Recommandation du comité

Recommandation du comité
  1. 625. Au vu des conclusions qui précèdent, le comité invite le Conseil d'administration à approuver les recommandations suivantes:
    • a) Constatant que le Conseil unitaire des travailleurs cubains (CUTC) a été constitué il y a plus de quatre ans et demi mais que le gouvernement se refuse toujours à le reconnaître, le comité demande au gouvernement d'assurer que le CUTC fonctionne librement et de veiller à ce que les autorités s'abstiennent de toute intervention tendant à restreindre les droits fondamentaux de cette organisation. Le comité demande au gouvernement de s'assurer que les documents et le matériel de bureau confisqués par des agents de l'Etat au Conseil unitaire des travailleurs cubains (CUTC) et à l'Institut cubain d'études syndicales indépendantes (ICESI) soient restitués à ces organisations.
    • b) Le comité demande par ailleurs au gouvernement de s'assurer que la législation permet, dans son application effective, la reconnaissance d'organisations telles que le CUTC et soumet cette question à l'attention de la Commission d'experts pour l'application des conventions et recommandations.
    • c) Le comité considère que dans le cas d'espèce les autorités devraient reconnaître l'Institut cubain d'études syndicales indépendantes (ICESI).

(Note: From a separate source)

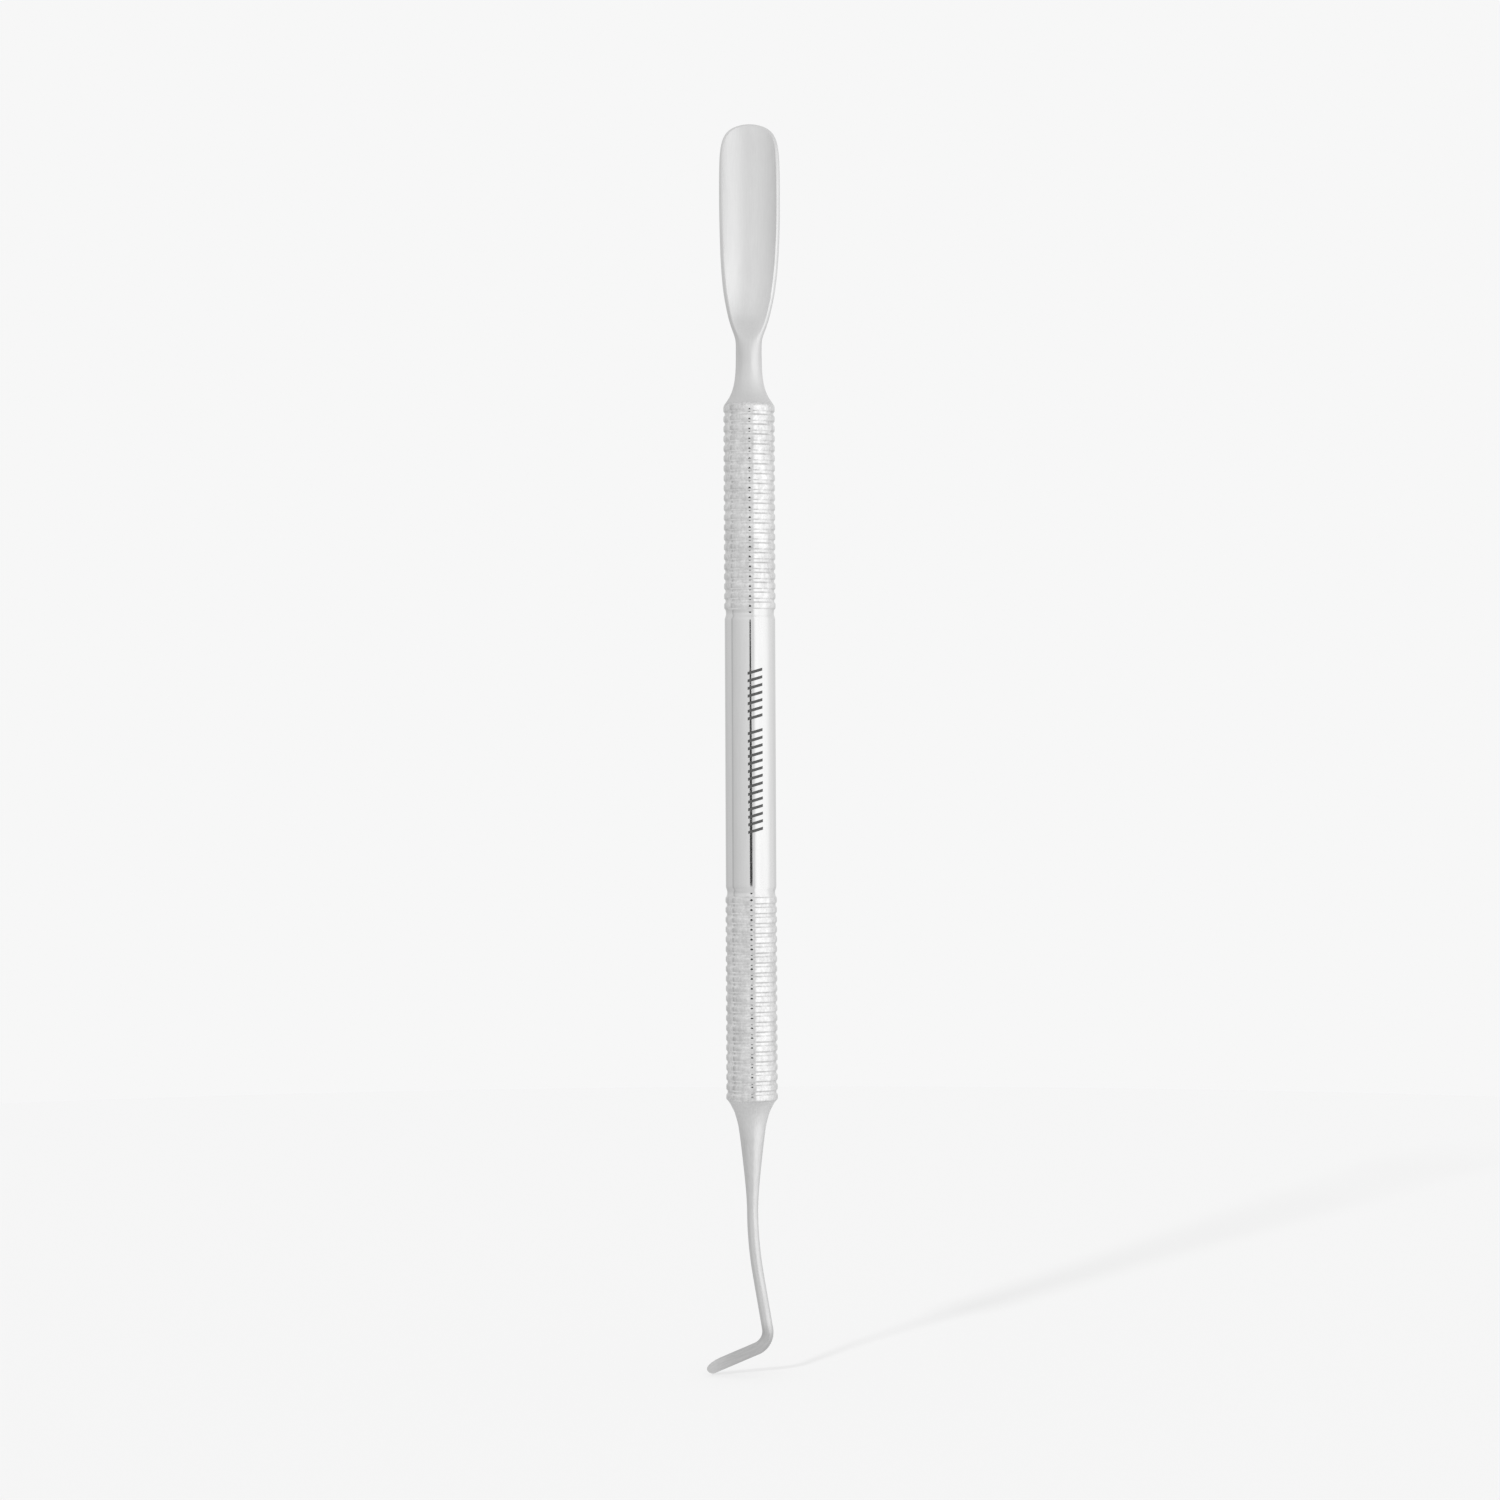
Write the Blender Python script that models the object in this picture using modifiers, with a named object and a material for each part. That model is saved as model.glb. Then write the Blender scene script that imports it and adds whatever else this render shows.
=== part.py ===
"""Double-ended cuticle pusher, in metres, +Z up along the handle.

A hollow turned handle carries a working end at each mouth. The top end is a rounded scoop,
hollow towards -Y. The bottom end is a thin shaft that bends into a small flat blade towards -X.
Each working end has a shoulder that seats on the handle's mouth and a tang that goes down its
bore, where a ring of braze in a groove of the tang holds it. The origin is on the handle's axis,
half way along its smooth grip.
"""

import math

import bmesh
import bpy
from mathutils import Vector

MM = 0.001

# Driving dimensions, in millimetres
CREST_RADIUS = 3.0  # over the ribs: the 6 mm stock that the handle is turned from
SMOOTH_RADIUS = 2.9
RELIEF_RADIUS = 2.75  # the wide groove at each end of the smooth grip
ROOT_RADIUS = 2.78  # the bottom of the groove between two ribs
BORE_RADIUS = 2.1
SMOOTH_HALF = 15.6  # half the length of the smooth grip
RIB_COUNT = 21  # in each of the two ribbed grips
RIB_PITCH = 1.145
RIB_WIDTH = 0.50  # of its flat top
RIB_FLANK = 0.19  # length over which each side of a rib falls to the groove
FIRST_RIB = 17.13  # height of the innermost rib's middle
MOUTH_LIP = 0.26  # from the outermost rib's edge to the handle's mouth
MOUTH_RADIUS = 2.84
GAP = 0.05  # between pieces that touch on the real tool

TANG_RADIUS = BORE_RADIUS - GAP
TANG_LENGTH = 8.0
TANG_CHAMFER = 0.4
TANG_TAPER = 1.0  # length of the lead-in at the tang's end
RING_SETBACK = 0.6  # from the shoulder to the braze groove
RING_HEIGHT = 0.5
RING_DEPTH = 0.35
NECK_RADIUS = 1.51

SCOOP_TIP = 73.2  # height of the scoop's tip
SCOOP_HALF_WIDTH = 3.57
SCOOP_TIP_LENGTH = 4.6  # the stretch over which the outline rounds off at the tip
SCOOP_TIP_CURVE = 1.32  # the rounding dies away by a factor e over this length
SCOOP_TIP_FLAT = 0.5  # half the width of the last section
SCOOP_TIP_SECTIONS = 10
SCOOP_INNER_RADIUS = 4.6  # hollow side, across the scoop
SCOOP_OUTER_RADIUS = 4.9
SCOOP_RUN_OUT = (45.9, 51.2)  # the hollow starts at the first height and is whole at the second
RIM_WIDTH = 0.42
RIM_SHARE = 0.3  # the most of the half width that a rim may take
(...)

    • d) Constatant des faits qui affectent la liberté de circulation d'un membre du CUTC et l'absence de réponse du gouvernement sur les informations de l'organisation plaignante concernant des restrictions à la liberté d'expression et l'existence de listes noires, le comité ne peut que regretter ces atteintes à des droits fondamentaux des syndicalistes et rappelle qu'il appartient aux gouvernements de garantir le respect de ces droits.